Set exercise
Extract every line of the material below and reproduce it faithfully.

§

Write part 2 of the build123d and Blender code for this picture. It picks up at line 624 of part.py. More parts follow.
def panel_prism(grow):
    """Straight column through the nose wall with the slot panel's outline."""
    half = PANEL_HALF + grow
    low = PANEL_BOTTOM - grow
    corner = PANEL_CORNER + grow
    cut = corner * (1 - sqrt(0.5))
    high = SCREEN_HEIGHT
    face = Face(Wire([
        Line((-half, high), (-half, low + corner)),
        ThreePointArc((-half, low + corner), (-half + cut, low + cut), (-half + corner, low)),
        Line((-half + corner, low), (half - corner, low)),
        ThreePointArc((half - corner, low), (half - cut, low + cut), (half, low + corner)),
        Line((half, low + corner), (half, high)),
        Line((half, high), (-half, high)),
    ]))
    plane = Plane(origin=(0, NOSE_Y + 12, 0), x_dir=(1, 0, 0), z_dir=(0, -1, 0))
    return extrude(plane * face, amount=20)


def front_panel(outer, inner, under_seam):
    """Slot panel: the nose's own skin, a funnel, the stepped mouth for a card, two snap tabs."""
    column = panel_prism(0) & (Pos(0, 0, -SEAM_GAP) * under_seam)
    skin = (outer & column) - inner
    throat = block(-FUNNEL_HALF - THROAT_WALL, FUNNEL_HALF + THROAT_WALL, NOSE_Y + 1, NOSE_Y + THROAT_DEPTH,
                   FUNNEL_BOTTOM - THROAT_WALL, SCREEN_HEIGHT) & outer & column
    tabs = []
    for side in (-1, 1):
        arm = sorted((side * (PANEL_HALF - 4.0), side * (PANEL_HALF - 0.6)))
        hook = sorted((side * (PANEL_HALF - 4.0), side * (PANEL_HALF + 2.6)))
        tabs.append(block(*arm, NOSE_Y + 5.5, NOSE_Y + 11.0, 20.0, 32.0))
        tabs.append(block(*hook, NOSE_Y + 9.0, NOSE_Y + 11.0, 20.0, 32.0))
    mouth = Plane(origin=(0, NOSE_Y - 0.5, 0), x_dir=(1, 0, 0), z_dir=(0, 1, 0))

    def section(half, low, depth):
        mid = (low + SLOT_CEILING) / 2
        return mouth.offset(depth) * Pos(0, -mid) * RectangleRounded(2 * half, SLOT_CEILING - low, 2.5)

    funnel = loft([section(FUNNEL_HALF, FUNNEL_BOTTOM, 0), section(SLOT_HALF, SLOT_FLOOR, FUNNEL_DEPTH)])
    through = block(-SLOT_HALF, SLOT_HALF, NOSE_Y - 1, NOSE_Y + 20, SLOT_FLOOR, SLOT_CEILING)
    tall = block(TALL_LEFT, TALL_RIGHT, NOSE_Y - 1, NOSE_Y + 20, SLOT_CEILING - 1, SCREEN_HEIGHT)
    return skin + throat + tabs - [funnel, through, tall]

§

Written response
Write part 2 of the build123d and Blender code for this picture. It picks up at line 624 of part.py. More parts follow.
def panel_prism(grow):
    """Straight column through the nose wall with the slot panel's outline."""
    half = PANEL_HALF + grow
    low = PANEL_BOTTOM - grow
    corner = PANEL_CORNER + grow
    cut = corner * (1 - sqrt(0.5))
    high = SCREEN_HEIGHT
    face = Face(Wire([
        Line((-half, high), (-half, low + corner)),
        ThreePointArc((-half, low + corner), (-half + cut, low + cut), (-half + corner, low)),
        Line((-half + corner, low), (half - corner, low)),
        ThreePointArc((half - corner, low), (half - cut, low + cut), (half, low + corner)),
        Line((half, low + corner), (half, high)),
        Line((half, high), (-half, high)),
    ]))
    plane = Plane(origin=(0, NOSE_Y + 12, 0), x_dir=(1, 0, 0), z_dir=(0, -1, 0))
    return extrude(plane * face, amount=20)


def front_panel(outer, inner, under_seam):
    """Slot panel: the nose's own skin, a funnel, the stepped mouth for a card, two snap tabs."""
    column = panel_prism(0) & (Pos(0, 0, -SEAM_GAP) * under_seam)
    skin = (outer & column) - inner
    throat = block(-FUNNEL_HALF - THROAT_WALL, FUNNEL_HALF + THROAT_WALL, NOSE_Y + 1, NOSE_Y + THROAT_DEPTH,
                   FUNNEL_BOTTOM - THROAT_WALL, SCREEN_HEIGHT) & outer & column
    tabs = []
    for side in (-1, 1):
        arm = sorted((side * (PANEL_HALF - 4.0), side * (PANEL_HALF - 0.6)))
        hook = sorted((side * (PANEL_HALF - 4.0), side * (PANEL_HALF + 2.6)))
        tabs.append(block(*arm, NOSE_Y + 5.5, NOSE_Y + 11.0, 20.0, 32.0))
        tabs.append(block(*hook, NOSE_Y + 9.0, NOSE_Y + 11.0, 20.0, 32.0))
    mouth = Plane(origin=(0, NOSE_Y - 0.5, 0), x_dir=(1, 0, 0), z_dir=(0, 1, 0))

    def section(half, low, depth):
        mid = (low + SLOT_CEILING) / 2
        return mouth.offset(depth) * Pos(0, -mid) * RectangleRounded(2 * half, SLOT_CEILING - low, 2.5)

    funnel = loft([section(FUNNEL_HALF, FUNNEL_BOTTOM, 0), section(SLOT_HALF, SLOT_FLOOR, FUNNEL_DEPTH)])
    through = block(-SLOT_HALF, SLOT_HALF, NOSE_Y - 1, NOSE_Y + 20, SLOT_FLOOR, SLOT_CEILING)
    tall = block(TALL_LEFT, TALL_RIGHT, NOSE_Y - 1, NOSE_Y + 20, SLOT_CEILING - 1, SCREEN_HEIGHT)
    return skin + throat + tabs - [funnel, through, tall]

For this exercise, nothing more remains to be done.